There is hope in the gazes of the mothers who bless this meeting, there is wonder in the feet of the children who jump at every stroke of the guitar, you can see the shadow of a beautiful dream resting on the hips of the adolescents who will be at the centre of the joyful or dramatic representations of every new rebirth.
"It's a wise and good song, which will live a thousand years like us" confirm the Gohu, in the voice of the red ant.
The men also arrive.
Some come back from the fields, their hands still dirty from the earth that the man who lives less than a hundred years has stolen from the baobab man.
Others now work in the world regulated by their intestines and return every evening to the village to wash off their fatigue, with a little muddy well water.
Some find a drum, others improvise the steps of the "mwanzele", the dance of the giriama farmer.
It is the time when the cracks in the sky become light, the wind makes the leaves play, the birds draw the air.
It is the song that was to be played that afternoon in Kaoyeni.
The Magni closes the last chord.
He looks around and can see nothing but serenity.
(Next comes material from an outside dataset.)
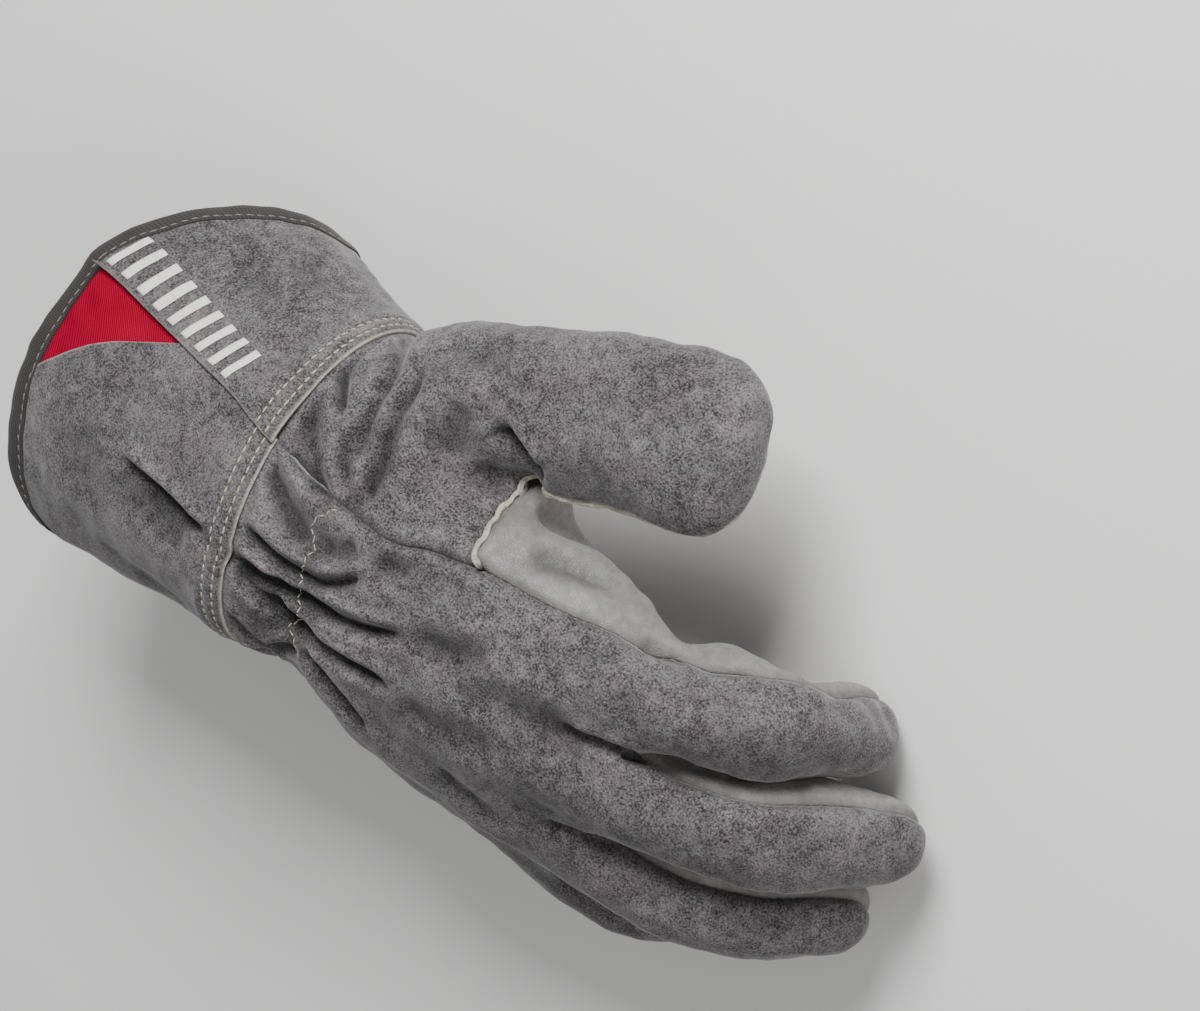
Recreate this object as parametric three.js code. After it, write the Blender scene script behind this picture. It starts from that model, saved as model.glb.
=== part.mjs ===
// A right-hand leather work glove with a safety cuff, lying palm down.
// Millimetres. +X runs to the fingertips, +Y to the thumb side, +Z up from the palm to the back of the hand.
// The glove is first shaped in the frame of the hand, whose zero is the middle of the wrist at the cuff seam.
// Its leather skin is one grid of points, cut into panels that are thickened inwards to closed walls.
import * as THREE from "three";

// Leather, tape and the clearances between sewn pieces
const LEATHER = 1.6;
const SEAM_GAP = 0.3;
const TAPE = 0.8;
const TAPE_LEG = 7;
const WELT_WIDTH = 1.5;
const WELT_HEIGHT = 1.8;
const WELT_LIFT = 0.8;

// Hand, from the cuff seam to the finger crotches
const HAND_LENGTH = 121;
const HAND_WIDTH = 104;
const HAND_DEPTH = 62;
const KNUCKLE_RADIUS = 86;
const KNUCKLE_TURN = -7.5;
const KNUCKLE_SIDE = 2.7;
const KNUCKLE_UP = -0.3;
const RIDGE_START = 0.42;
const RIDGE_EASE = 1.4;
const CROTCH_LEAN = 1.2;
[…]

I try to translate in Swahili to the villagers "My land", Leni and Giusina continue to photograph the faces, clothes, looks, smiles, shyness and dignity of the last ones in southern Kenya.
The Gohu are no longer under the big acacia tree.
Someone has heard a grass snake, a monitor lizard and a red ant singing:
And my land goes down the drain
With the irrigation ditch the sky and the meadow
And my land is going down the drain
There's nothing more, nothing more to do
Perhaps it is not necessary to face or share Magni's human and artistic journey to become a baobab.
It is not India, Africa or the Far East that will give you a licence for wisdom or inner serenity.
Let alone Sanremo or Milan to drink.
I have lived here for a long time and I know the story of the Giriama, I try to deal less and less with my intestines and more and more with the truth.
And when you read these pages you will not find the malice, complacency, arrogance disguised as the goodness of a modern "fourth trump", but the true and inevitable life of Francesco Magni, the white Gohu.